Côté allemand, le sélectionneur Joachim Löw a reconduit dix des onze joueurs de la demi-finale, en 4-2-3-1, avec Klose en pointe, devant une ligne Müller-Kroos-Özil, et à la récupération la paire Schweinsteiger-Kramer, ce dernier remplaçant à la dernière minute Khedira.

La bande à Müller (5 buts dans le tournoi) a avancé jusqu'ici sans trop de poids sur les mollets. Car le monde entier s'est focalisé sur le naufrage de la Seleçao en demi-finale. Jusqu'à la veille de la finale. Où les questions ont fusé. Jamais une équipe européenne n'a été sacrée sur le continent américain.

Cet enjeu pimente-t-il davantage le plat de la Mannschaft? «Nous savons bien sûr que nous pouvons entrer dans l'histoire en faisant quelque chose qui n'est jamais arrivé, les Sud-Américains ont toujours dominé sur ce continent. Ce serait une joie supplémentaire si on devenait les premiers Européens à remporter le titre ici», a répondu Joachim Löw, coach allemand toujours mesuré, mais toujours aussi confiant.

Pour la presse argentine, l'Albiceleste joue face à l'Allemagne «le match de sa vie» avec des «rêves de gloire» tandis que le pays tout entier, «ému et anxieux», ne parle que de ça.

«Le match de leurs vies», titrait dimanche matin la version numérique du quotidien Olé, ajoutant que «la tension se ressentait dans tout le corps, même si d'autres seront sur le terrain». Les écrans géants ont fleuri dans tout le pays et à Buenos Aires commerces, supermarchés et petits cafés seront fermés deux heures avant le coup d'envoi.

Du côté de l'Allemagne, on vibre comme jamais derrière la Nationalmannschaft qui rêve de décrocher un quatrième titre de champion du monde, le premier depuis la réunification du pays en 1990.

«80,8 millions de coeurs battent aujourd'hui pour vous», titrait dimanche le quotidien Bild, le plus lu du pays, en consacrant sa une et... 54 pages à cette finale. Quelque 200 000 partisans devaient se rassembler devant la porte de Brandebourg à Berlin.

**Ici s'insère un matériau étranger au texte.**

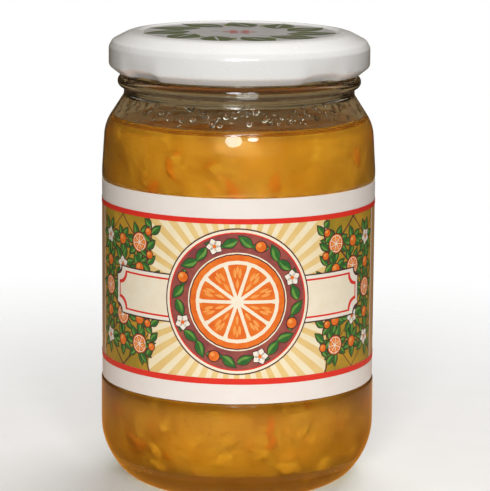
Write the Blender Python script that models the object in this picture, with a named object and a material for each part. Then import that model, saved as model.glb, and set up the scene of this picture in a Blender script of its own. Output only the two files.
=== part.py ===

300 manifestants dispersés

Dans les tribunes, non loin de la légende Pelé, arborant un Polo aux couleurs d'une compagnie aérienne, il y a une grande fan de la Mannschaft, Angela Merkel. La chancelière allemande s'est installée la première en tribune d'honneur pour ne rien manquer de la cérémonie de clôture, plus d'une heure et demie avant le coup d'envoi. Elle a été rejointe par Sepp Blatter, président de la FIFA, et par le président russe Vladimir Poutine.

L'autre «match» se joue dans les rues autour du Maracana, où la police de Rio a dispersé avec des gaz lacrymogènes quelque 300 manifestants opposés à la Coupe du monde qui tentaient de forcer un cordon de sécurité pour s'approcher du stade, juste avant le coup d'envoi de la finale.

Les manifestants protestaient contre les sommes investies dans l'organisation du tournoi au détriment de l'amélioration des services publics (éducation et santé), au lendemain de l'arrestation de 19 activistes accusés de vandalisme lors de précédentes manifestations

Pour faire face aux manifestants et d'éventuels débordements, les grands moyens ont été déployés à Rio: 25 787 hommes seront mobilisés dont 14 984 policiers militaires, 9300 soldats, 800 policiers d'élite et 1600 agents privés de la FIFA à l'intérieur du Maracana.

Un dispositif plus important que celui mis en place pour la visite du pape François en juillet 2013 pour les Journées mondiales de la jeunesse catholique (JMJ) à Rio.